Eventually, each student will receive both an overall measure of his or her reading comprehension that’s used in part to help teachers find books that will be understandable but challenging for the child, and an overall rating of math knowledge.
At this point, though, Newnan teachers haven’t gotten much training on how to use Keenville as a formative assessment, in part because the state is waiting for the more-detailed dashboards to become available.
“Admittedly, it is very basic right now because we didn’t want to hold up the release of the games until we had everything that we wanted in the dashboard,” Reyes said. “We didn’t do explicit dashboard training because we didn’t have all the features, so we wanted to wait until we had more to train on.”
Georgia’s districts have broad leeway in incorporating the game into their classroom instruction. For now, Cook and Tonya Copeland, another 2nd-grade teacher at Newnan, said they have used Keenville to reinforce skills they teach in class and to adjust instruction a bit.
Down the road, they’d like to assign students a game instead of using a more traditional test to check their mastery of a skill.

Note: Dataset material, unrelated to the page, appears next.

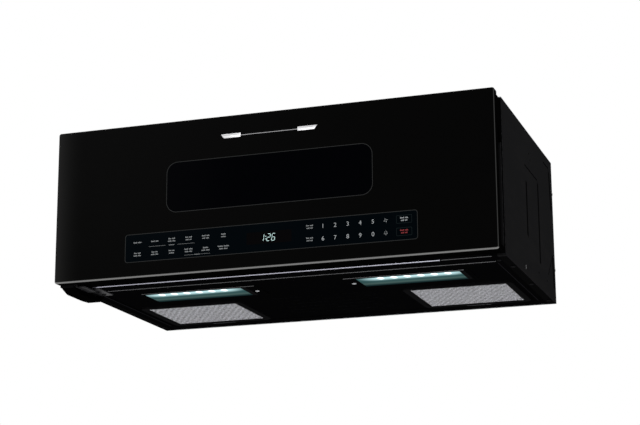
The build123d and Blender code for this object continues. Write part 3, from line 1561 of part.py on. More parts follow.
bar_y = (web_front - latch_bar_depth, web_front - running_gap)
bar_z = (hook_places[0] - latch_bar_end, hook_places[1] + latch_bar_end)
hook_rear = frame_back + hook_reach
with BuildPart() as door_latch:
    bar_x = around(latch_x, latch_thickness / 2)
    block(bar_x, bar_y, bar_z)
    for z in hook_places:
        hook_low = z - hook_height / 2
        block(bar_x, (bar_y[1], hook_rear), around(z, hook_height / 2))
        block(bar_x, (hook_rear - hook_lip_depth, hook_rear), (hook_low - hook_lip, hook_low))
save(door_latch, "door_latch")

spring_y = sum(bar_y) / 2
spring_z = (bar_z[1], hollow_z[1])
with BuildPart() as latch_spring:
    post(latch_x, spring_y, spring_z, spring_radius)
    post(latch_x, spring_y, (spring_z[0] - cut, spring_z[1] + cut), spring_radius - spring_wire,
         Mode.SUBTRACT)
save(latch_spring, "latch_spring")

with BuildPart() as badge_bar:
    with BuildSketch(Plane.XZ.offset(-door_face)):
        with Locations((badge_aside, panel_top - badge_below_top)):
            SlotOverall(badge_width, badge_height)
    extrude(amount=badge_rise)
    chamfer(badge_bar.faces().sort_by(Axis.Y)[0].edges(), length=badge_bevel)
save(badge_bar, "badge_bar")


# ---------------------------------------------------------------- screws
def screw_down(x, y, seat):
    """A screw driven downwards, its head on a seat."""
    post(x, y, (seat, seat + screw_head), screw_head_radius)
    post(x, y, (seat - screw_length, seat), screw_radius)


def screw_up(x, y, seat):
    """A screw driven upwards from below, its head under a seat."""
    post(x, y, (seat - screw_head, seat), screw_head_radius)
    post(x, y, (seat, seat + screw_length), screw_radius)


def screw_in(side, y, z, seat):
    """A screw driven in from one side of the cabinet."""
    cross_rod(sided(side, seat, seat + screw_head), y, z, screw_head_radius)
    cross_rod(sided(side, seat - screw_length, seat), y, z, screw_radius)


def screw_back(x, z, seat):
    """A screw driven towards the wall, its head in front of a seat."""
    depth_rod(x, (seat - screw_head, seat), z, screw_head_radius)
    depth_rod(x, (seat, seat + screw_length), z, screw_radius)


def screw_forward(x, z, seat):
    """A screw driven away from the wall, its head behind a seat."""
    depth_rod(x, (seat, seat + screw_head), z, screw_head_radius)
    depth_rod(x, (seat - screw_length, seat), z, screw_radius)


with BuildPart() as case_screws:
    for x, y in base_screw_places:
        screw_up(x, y, 0)
    screw_up(corner_screw_x, corner_screw_y, rim_level)
    screw_back(hinge_screw_x, hinge_screw_z, front_plate_face)
    for y in bracket_screw_ys:
        screw_up(bracket_screw_x, y, rim_level - bracket_plate)
    for side in (-1, 1):
        screw_up(side * lamp_screw_x, lamp_screw_y, bezel_level)
        screw_in(side, side_screw_y, side_screw_height, half_width)
        for z in rear_screw_zs:
            screw_in(side, rear_screw_y, z, half_width)
        for y in top_screw_ys:
            screw_down(side * flange_screw_x, y, cabinet_height)
save(case_screws, "case_screws")

with BuildPart() as door_screws:
    for x, z in door_screw_places:
        screw_forward(x, z, frame_back)
save(door_screws, "door_screws")
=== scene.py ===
"""Finishes and fine pieces of an over-the-range microwave, built round its fixed frame.

Lengths of pieces are in millimetres in the frame's own axes (X to the right seen from the front, Y
towards the wall, Z up) and are turned into metres when a mesh is written. Lengths in effects and
finishes, and in the studio, are in metres.
"""

import logging
import math
from collections.abc import Callable
from dataclasses import dataclass, field, replace
from enum import Enum

import bmesh
import bpy
import numpy as np
from mathutils import Matrix, Vector


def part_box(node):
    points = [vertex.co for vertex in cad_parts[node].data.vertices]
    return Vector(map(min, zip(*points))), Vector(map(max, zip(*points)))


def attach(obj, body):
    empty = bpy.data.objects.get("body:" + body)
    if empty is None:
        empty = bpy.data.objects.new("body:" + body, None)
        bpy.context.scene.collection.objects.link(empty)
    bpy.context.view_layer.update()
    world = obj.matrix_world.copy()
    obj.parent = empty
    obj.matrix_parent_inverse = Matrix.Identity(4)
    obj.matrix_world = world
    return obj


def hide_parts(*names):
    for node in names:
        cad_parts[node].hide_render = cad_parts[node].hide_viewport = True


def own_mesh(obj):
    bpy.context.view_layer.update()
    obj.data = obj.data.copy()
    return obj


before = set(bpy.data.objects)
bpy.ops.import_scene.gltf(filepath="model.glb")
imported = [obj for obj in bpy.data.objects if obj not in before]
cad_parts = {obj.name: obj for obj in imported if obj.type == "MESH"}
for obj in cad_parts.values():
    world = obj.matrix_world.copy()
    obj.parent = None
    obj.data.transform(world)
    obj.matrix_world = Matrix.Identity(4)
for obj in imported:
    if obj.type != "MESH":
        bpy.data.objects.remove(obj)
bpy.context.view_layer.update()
log = logging.getLogger("microwave")

MM = 0.001
PHOTO_WIDTH = 640
SMOOTH_ANGLE = math.radians(35)
WELD_DISTANCE = 1e-7
TOUCH_DISTANCE = 1e-6
Colour = tuple[float, float, float]
Place = tuple[float, float, float]


# --- shader effects ------------------------------------------------------------------------------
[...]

“Instead of giving them the benchmark or a milestone test or something, I could be giving them a formative assessment that way, with whatever standard I assign them,” Cook said. “You would know what to reteach and who to put in what group.”
If Keenville is successful, the state may consider expanding the game-based assessments to other subjects and grade levels.
“We see it as a model for where we might want to go with some other things,” said Allison Timberlake, the state’s deputy superintendent for assessment and accountability. “We could eventually think of some really neat things we can do for upper grades and science. A traditional assessment model may not be able to fully measure what they are capable of.”